Of equal (and possibly greater) concern is Turkey’s vacillating involvement in the conflict. Turkey has been an open and prominent supporter of the FSA, with the late June downing of a Turkish warplane by Syrian air defenses along their shared border only increasing Ankara’s support for regime change in Damascus. (Syria later apologized for the downing of the aircraft, reporting that it had mistakenly identified the plane as Israeli). For its part, Turkey had been supportive of FSA’s recent gains against the al-Assad government until it became obvious Syrian Kurdish elements, some affiliated with the designated terrorist group PKK, were consolidating gains and holding territory near the border, something Turkey will not tolerate. Indeed, this week Turkey stated it reserved the right, as it has done in Iraq, to strike at suspected PKK or Syrian Kurdish strongholds inside Syria. Some of the support Turkey has given the anti-Assad fighters is most probably now in the hands of Kurds strongly aligned against Turkish interests. In a convoluted string of interests and alliances, the U.S., a strong supporter of Turkey in general and its pro-FSA stance in particular, now faces the unenviable challenge of what to do should Turkey act decisively against the Kurdish elements of the U.S.-supported FSA.

To further complicate matters, there are multiple, albeit unconfirmed reports (to include reporting from al-Arabiya, a Saudi-owned, Dubai-based satellite news agency) that the FSA now has Stinger man-portable air defense systems (MANPADS), and might have even shot down a Syrian MiG fighter on Monday near the northeastern town of Deir al-Zour. A logical question, given the aforementioned concerns about Turkey, is what happens if some of those weapons end up in Kurdish hands (who are, after all, fighting al-Assad’s forces and are part of the overall resistance that Turkey is supporting)? Or what happens if al-Assad or Hezbollah provide the PKK or Syrian Kurds with MANPADS or other surface-to-air missile (SAM) capability as a way to strike in a proxy on proxy attack? With such diffused responsibility and direction, no one is in control…or in the know.

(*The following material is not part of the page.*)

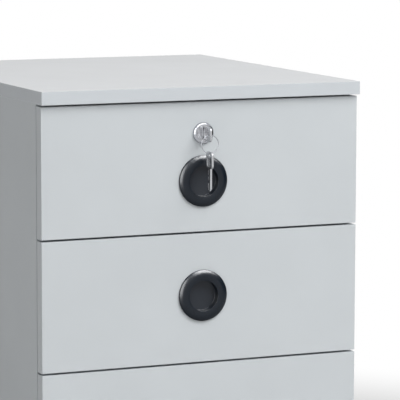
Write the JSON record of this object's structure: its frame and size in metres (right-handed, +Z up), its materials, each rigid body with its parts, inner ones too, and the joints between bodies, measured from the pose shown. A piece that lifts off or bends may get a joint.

This situation, an ad hoc and intensifying conflict in the heart of the Middle East, should force Washington and Moscow to reconsider what were once tried-and-true strategies of proxy warfare that have now been sorely overtaken by events. At the moment, both sides — and their proxies — might feel as if they are in control, but this might prove illusory as more proxies get involved. What options might the U.S. have if an entity such as a clan, in response to provocations by the U.S.-supported FSA, becomes a de facto (if accidental) proxy of Hezbollah inside Lebanon and Syria? It is impractical, if not impossible, to sanction a clan. Similarly, what options might be available to an Iran-supporting Moscow if Iran-supported Hezbollah becomes more involved in the conflict? It is far from clear how much control Iran has over Hezbollah or, walking back up the chain, how much influence Russia has over Iran in this situation.

These questions have relevance beyond the current Syrian conflict and will impact how Washington, Russia, and possibly even China addresses the confluence of modern proxy warfare and contemporary terrorism. In the meantime, efforts to contain the Syrian conflict from within the country will become increasingly difficult as an expanding list of proxies act with the support of — but not under the control of — major powers.